The fiscal deficit reached $976 million over the first eight months of 2011. The 2012 draft budget, proposed by the Minister of Finance Mohamad Safadi, involves an increase in government spending by around six percent (to $13.9 billion).

Torbey said that banks are not willing to risk their portfolios of sovereign credit. Addressing the government, he said that although Lebanon is known to have a good ability to respect its debt obligations, this assessment should not be overrated.

According to Standard & Poor’s Rating Service Agency, Lebanese banks’ exposure to sovereign debt constitutes the main systemic risk, as it accounts for around 54 percent of the sector’s consolidated assets.

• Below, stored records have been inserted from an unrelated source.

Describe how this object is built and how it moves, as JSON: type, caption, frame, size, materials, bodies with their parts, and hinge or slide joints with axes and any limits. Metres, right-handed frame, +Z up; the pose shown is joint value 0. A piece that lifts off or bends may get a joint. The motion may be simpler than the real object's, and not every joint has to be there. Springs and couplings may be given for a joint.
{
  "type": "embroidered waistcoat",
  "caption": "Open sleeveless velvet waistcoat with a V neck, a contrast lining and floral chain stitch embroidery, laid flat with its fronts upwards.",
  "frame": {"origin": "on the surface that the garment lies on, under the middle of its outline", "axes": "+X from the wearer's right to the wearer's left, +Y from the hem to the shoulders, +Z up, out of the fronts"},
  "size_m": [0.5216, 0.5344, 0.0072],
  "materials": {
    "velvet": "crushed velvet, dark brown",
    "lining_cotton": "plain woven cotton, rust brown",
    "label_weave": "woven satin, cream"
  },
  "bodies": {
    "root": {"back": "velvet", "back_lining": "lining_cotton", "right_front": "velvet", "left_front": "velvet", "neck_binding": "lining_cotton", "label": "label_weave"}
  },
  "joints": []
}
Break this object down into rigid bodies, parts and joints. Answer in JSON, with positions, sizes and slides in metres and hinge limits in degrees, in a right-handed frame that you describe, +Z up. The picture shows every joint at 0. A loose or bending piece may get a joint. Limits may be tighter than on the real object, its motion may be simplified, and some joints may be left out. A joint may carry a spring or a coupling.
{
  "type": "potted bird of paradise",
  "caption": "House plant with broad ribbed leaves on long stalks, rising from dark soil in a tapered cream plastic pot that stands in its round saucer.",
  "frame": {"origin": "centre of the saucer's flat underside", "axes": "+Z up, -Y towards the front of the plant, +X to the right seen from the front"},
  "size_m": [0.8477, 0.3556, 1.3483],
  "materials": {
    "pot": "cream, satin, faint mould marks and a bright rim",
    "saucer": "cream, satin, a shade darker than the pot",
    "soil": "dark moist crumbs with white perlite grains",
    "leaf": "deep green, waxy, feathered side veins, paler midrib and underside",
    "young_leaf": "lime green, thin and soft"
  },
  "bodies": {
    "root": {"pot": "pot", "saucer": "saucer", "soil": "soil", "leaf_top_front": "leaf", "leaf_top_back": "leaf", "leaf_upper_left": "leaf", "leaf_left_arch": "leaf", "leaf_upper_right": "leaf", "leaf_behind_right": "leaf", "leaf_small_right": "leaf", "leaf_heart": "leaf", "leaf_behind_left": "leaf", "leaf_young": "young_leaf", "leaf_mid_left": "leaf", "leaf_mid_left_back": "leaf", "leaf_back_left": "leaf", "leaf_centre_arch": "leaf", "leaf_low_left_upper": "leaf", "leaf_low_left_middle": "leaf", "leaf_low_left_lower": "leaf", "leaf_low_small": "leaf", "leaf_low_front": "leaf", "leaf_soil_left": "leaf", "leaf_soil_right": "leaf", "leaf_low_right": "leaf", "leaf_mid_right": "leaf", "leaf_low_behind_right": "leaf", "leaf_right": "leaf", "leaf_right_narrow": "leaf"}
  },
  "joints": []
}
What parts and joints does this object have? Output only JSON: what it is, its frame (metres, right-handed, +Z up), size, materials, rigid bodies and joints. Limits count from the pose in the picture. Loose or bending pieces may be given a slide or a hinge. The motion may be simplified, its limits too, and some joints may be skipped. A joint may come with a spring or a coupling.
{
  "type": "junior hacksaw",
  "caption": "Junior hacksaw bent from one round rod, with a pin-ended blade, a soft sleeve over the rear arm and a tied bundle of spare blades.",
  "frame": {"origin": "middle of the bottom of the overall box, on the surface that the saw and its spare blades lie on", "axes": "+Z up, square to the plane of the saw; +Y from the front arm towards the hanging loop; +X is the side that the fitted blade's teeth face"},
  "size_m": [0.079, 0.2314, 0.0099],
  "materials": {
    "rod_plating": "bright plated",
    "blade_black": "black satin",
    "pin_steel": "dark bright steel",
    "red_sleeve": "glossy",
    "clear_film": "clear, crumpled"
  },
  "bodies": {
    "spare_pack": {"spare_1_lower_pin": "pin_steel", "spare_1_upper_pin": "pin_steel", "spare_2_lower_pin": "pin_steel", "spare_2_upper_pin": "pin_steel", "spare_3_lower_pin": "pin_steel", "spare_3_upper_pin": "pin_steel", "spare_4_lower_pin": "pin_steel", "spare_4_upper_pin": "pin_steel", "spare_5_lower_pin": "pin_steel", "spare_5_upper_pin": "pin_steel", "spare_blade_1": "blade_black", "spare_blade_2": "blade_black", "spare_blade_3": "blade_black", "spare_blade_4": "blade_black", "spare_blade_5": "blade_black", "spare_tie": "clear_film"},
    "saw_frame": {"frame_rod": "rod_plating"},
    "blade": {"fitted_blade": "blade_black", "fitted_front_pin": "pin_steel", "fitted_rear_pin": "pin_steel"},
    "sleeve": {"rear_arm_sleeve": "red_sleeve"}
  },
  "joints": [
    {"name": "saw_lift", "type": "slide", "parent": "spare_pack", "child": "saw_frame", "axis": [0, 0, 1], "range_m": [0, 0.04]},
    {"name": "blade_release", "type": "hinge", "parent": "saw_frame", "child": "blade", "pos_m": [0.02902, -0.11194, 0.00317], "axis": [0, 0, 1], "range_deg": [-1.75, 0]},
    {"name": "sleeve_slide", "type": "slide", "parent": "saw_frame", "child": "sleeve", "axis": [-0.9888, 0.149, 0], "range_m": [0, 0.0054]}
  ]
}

Gross public debt reached $53.4 billion at the end of August 2011. Banks hold around 67 percent of the foreign currency denominated debt, and around 48 percent of lira denominated debt.

The ABL President also voiced concern for the persistence of instability in the Arab region. “If the crisis in the Arab region persists, the impact of the Arab spring might turn out to be a harsh winter,” he said.

Torbey said that the effect of the Arab uprisings on the banking sectors of countries that were not directly involved in revolts varied from one country to another. He said that Lebanon’s banking sector grew by seven percent during the first eight months of the year, compared to a growth of 11.8 percent for the whole of 2010.